◆ PROBLEM ◆
Reproduce the span that opens at the line containing "const hat = new THREE.Group();" and closes at the line containing "obj.parent = empty", both lines included, without alteration and without any other line.

[Start of DATA BLOCK]

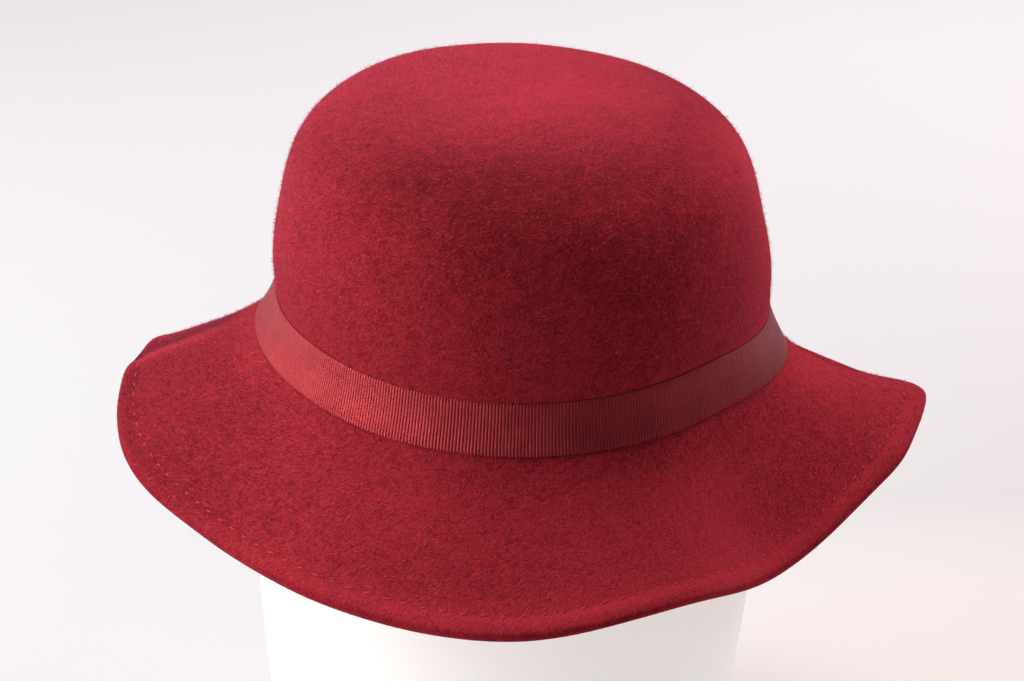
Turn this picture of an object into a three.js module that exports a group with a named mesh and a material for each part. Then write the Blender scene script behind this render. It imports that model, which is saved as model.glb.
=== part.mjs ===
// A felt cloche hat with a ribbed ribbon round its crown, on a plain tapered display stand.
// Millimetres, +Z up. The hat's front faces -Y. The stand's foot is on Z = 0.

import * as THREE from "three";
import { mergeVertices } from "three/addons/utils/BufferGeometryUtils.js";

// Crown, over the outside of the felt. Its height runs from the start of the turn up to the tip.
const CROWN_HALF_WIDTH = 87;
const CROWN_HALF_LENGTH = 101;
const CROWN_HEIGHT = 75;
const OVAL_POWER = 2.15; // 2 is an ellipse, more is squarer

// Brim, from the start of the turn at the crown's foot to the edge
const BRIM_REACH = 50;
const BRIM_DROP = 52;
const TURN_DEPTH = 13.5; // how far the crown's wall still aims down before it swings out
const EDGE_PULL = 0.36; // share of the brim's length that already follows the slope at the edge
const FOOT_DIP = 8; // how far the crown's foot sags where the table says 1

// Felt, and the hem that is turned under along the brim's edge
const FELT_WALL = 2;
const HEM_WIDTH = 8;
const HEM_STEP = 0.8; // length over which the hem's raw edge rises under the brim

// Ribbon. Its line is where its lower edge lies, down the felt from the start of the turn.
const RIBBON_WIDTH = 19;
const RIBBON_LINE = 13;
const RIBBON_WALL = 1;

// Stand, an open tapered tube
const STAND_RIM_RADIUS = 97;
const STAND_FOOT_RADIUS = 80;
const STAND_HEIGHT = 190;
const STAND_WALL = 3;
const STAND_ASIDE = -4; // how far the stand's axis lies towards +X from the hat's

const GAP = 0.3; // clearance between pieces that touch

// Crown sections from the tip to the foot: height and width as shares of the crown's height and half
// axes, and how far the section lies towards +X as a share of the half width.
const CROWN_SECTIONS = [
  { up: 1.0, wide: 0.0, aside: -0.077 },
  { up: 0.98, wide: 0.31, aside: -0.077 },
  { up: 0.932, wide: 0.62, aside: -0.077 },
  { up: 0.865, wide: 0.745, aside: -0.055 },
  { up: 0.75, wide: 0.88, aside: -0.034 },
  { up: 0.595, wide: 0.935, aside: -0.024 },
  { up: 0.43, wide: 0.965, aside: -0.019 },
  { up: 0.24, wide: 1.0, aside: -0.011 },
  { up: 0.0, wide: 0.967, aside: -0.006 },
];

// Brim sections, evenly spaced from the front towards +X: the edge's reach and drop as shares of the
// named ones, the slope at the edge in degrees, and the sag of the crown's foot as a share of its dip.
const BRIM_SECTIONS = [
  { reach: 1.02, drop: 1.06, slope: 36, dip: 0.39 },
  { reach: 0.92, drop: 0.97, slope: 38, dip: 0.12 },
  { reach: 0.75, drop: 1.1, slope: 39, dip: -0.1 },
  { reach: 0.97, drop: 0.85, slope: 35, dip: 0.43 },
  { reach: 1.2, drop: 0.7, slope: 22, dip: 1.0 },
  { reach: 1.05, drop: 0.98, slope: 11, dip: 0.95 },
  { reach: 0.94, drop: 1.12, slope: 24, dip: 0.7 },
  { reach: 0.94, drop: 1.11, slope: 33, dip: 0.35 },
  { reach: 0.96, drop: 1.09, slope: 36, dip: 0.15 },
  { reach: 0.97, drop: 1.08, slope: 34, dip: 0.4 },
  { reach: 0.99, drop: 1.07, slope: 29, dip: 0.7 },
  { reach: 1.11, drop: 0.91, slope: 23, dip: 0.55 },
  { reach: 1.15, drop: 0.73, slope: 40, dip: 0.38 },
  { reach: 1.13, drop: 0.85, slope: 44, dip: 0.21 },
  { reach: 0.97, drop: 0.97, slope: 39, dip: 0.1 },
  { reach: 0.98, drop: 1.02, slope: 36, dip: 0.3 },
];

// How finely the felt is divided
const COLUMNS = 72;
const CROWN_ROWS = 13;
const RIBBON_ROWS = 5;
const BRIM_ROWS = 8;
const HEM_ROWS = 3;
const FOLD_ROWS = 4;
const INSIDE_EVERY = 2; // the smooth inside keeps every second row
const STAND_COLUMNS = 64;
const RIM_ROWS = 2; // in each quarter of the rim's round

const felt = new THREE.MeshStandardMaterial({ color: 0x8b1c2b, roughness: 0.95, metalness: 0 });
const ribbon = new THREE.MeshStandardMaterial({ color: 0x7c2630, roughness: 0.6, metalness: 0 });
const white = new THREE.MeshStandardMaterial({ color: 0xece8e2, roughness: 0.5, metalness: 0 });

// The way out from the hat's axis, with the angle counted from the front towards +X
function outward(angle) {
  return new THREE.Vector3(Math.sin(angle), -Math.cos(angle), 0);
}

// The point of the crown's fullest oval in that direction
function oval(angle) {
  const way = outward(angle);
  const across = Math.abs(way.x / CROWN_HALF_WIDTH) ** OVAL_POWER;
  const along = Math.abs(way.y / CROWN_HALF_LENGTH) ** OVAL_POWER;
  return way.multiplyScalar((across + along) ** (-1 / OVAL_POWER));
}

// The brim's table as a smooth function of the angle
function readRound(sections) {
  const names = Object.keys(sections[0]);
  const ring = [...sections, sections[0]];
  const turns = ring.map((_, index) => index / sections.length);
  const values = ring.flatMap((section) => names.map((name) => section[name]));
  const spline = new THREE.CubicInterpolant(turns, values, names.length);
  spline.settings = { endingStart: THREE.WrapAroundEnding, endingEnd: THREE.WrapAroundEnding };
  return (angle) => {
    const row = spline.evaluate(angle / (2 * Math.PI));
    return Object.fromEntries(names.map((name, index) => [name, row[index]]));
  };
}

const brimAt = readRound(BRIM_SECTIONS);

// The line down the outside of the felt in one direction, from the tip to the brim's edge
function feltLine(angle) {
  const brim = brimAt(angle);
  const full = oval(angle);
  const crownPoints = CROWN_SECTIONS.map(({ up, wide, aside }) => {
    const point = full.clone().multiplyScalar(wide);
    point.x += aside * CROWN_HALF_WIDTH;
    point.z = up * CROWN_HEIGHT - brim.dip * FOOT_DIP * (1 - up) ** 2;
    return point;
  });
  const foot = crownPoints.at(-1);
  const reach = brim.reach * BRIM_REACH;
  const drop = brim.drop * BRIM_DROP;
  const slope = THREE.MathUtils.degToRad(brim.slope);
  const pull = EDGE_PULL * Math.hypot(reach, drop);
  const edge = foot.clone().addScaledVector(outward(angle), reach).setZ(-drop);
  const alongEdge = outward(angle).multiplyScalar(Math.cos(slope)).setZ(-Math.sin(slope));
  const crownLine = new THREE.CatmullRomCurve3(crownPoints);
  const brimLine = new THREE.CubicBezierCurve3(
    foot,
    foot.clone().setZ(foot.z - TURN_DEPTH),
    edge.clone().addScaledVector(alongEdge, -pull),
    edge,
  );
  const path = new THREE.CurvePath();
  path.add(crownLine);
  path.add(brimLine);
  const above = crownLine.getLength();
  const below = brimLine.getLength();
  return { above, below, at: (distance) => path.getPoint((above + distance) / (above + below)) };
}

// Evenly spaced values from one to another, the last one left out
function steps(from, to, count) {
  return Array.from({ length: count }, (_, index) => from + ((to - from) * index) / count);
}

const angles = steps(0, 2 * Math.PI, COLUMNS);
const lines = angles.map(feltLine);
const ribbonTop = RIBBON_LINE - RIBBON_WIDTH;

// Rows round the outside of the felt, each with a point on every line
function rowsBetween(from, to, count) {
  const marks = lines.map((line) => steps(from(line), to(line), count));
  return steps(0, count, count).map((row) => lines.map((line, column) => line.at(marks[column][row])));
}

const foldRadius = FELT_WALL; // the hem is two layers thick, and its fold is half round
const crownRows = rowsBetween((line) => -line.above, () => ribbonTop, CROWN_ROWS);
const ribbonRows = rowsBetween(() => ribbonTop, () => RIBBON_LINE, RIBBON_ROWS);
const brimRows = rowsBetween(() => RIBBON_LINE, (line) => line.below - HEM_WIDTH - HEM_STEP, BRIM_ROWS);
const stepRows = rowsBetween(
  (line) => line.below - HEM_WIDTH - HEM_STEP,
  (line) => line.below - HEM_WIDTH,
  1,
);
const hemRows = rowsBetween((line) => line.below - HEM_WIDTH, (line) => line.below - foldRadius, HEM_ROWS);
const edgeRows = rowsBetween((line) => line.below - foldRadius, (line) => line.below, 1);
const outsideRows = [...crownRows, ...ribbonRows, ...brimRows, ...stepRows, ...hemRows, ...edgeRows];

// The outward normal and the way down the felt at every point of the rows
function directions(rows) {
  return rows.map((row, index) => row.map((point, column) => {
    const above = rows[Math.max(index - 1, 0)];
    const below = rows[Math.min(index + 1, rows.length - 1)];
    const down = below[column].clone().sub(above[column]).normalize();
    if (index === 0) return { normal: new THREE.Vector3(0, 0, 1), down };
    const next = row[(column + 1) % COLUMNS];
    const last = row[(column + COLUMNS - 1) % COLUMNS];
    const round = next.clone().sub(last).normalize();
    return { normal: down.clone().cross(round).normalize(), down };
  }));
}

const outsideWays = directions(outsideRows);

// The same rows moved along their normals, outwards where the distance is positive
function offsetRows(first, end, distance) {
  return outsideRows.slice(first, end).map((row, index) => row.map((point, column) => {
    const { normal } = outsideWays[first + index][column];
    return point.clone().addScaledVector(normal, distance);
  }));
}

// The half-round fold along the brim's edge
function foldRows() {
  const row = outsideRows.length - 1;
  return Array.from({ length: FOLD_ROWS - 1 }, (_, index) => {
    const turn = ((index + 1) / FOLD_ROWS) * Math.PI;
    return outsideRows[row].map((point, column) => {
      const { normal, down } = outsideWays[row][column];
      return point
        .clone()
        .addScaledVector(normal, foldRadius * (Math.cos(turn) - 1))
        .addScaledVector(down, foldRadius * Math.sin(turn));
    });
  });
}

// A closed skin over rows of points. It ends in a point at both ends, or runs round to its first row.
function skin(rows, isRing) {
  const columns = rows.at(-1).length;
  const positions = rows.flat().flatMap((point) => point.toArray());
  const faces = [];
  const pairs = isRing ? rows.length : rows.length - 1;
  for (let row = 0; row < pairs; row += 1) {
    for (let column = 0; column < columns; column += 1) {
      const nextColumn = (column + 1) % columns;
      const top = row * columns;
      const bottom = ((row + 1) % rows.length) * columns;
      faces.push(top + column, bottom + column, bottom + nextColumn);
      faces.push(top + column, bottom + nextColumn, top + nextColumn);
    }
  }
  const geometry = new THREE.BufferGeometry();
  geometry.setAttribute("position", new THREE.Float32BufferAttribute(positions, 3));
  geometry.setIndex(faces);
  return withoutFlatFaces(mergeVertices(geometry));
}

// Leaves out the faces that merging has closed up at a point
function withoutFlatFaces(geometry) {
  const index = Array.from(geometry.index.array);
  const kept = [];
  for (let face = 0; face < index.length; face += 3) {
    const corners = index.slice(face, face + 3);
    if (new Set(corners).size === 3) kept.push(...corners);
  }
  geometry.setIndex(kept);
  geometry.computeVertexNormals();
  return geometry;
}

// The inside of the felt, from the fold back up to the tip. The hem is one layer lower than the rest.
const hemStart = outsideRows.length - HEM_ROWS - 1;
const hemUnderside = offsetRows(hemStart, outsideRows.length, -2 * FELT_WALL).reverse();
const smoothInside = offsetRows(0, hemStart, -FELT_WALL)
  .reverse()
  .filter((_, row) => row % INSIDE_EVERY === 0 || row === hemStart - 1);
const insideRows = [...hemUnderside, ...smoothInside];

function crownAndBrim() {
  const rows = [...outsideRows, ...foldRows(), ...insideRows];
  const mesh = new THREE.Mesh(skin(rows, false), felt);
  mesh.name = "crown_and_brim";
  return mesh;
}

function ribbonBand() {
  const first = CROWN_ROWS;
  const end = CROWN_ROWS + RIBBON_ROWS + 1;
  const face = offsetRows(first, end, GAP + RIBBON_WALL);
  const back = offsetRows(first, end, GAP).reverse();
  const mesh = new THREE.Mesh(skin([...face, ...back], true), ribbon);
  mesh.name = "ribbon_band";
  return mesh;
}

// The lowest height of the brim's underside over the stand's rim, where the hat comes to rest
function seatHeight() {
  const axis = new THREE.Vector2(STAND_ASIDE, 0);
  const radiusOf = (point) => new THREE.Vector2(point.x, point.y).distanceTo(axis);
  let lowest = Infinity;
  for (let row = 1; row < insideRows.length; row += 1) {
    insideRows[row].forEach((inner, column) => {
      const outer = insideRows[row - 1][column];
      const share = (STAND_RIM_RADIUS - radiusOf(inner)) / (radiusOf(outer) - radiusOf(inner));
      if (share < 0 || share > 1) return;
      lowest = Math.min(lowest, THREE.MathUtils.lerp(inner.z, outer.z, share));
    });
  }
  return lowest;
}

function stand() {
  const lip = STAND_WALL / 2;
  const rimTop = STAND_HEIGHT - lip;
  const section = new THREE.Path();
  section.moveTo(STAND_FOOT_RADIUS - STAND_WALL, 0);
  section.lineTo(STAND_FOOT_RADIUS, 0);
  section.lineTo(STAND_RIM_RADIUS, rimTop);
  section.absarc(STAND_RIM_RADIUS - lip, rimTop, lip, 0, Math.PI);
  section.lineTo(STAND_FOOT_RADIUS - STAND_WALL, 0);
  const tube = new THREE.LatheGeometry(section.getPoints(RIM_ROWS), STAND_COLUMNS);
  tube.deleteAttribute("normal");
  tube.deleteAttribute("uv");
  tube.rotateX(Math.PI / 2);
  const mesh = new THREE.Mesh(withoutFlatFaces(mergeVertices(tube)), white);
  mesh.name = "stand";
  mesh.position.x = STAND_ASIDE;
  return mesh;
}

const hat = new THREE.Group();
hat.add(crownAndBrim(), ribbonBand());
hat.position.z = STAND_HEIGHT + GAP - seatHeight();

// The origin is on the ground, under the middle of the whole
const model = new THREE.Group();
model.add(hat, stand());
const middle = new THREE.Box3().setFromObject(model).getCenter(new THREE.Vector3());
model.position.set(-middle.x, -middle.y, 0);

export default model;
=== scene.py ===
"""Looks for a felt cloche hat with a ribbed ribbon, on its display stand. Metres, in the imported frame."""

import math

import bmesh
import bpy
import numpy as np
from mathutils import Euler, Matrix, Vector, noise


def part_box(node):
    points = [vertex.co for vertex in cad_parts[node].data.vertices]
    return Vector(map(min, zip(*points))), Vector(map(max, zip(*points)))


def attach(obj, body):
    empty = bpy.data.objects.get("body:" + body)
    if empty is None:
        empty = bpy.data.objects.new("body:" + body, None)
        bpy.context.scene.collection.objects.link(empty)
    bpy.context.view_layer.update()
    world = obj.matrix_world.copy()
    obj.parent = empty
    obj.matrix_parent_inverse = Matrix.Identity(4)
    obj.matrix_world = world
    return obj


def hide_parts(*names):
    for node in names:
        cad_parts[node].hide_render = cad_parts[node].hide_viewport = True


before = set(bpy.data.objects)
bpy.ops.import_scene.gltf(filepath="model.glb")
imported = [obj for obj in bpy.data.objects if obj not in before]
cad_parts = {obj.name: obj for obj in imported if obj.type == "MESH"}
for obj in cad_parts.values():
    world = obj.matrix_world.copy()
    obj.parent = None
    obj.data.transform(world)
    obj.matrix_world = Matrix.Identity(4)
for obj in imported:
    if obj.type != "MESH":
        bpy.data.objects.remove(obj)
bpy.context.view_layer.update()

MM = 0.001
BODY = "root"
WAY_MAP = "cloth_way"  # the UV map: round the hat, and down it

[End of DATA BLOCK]

◆ SOLUTION TO THIS TASK ◆
const hat = new THREE.Group();
hat.add(crownAndBrim(), ribbonBand());
hat.position.z = STAND_HEIGHT + GAP - seatHeight();

// The origin is on the ground, under the middle of the whole
const model = new THREE.Group();
model.add(hat, stand());
const middle = new THREE.Box3().setFromObject(model).getCenter(new THREE.Vector3());
model.position.set(-middle.x, -middle.y, 0);

export default model;
=== scene.py ===
"""Looks for a felt cloche hat with a ribbed ribbon, on its display stand. Metres, in the imported frame."""

import math

import bmesh
import bpy
import numpy as np
from mathutils import Euler, Matrix, Vector, noise


def part_box(node):
    points = [vertex.co for vertex in cad_parts[node].data.vertices]
    return Vector(map(min, zip(*points))), Vector(map(max, zip(*points)))


def attach(obj, body):
    empty = bpy.data.objects.get("body:" + body)
    if empty is None:
        empty = bpy.data.objects.new("body:" + body, None)
        bpy.context.scene.collection.objects.link(empty)
    bpy.context.view_layer.update()
    world = obj.matrix_world.copy()
    obj.parent = empty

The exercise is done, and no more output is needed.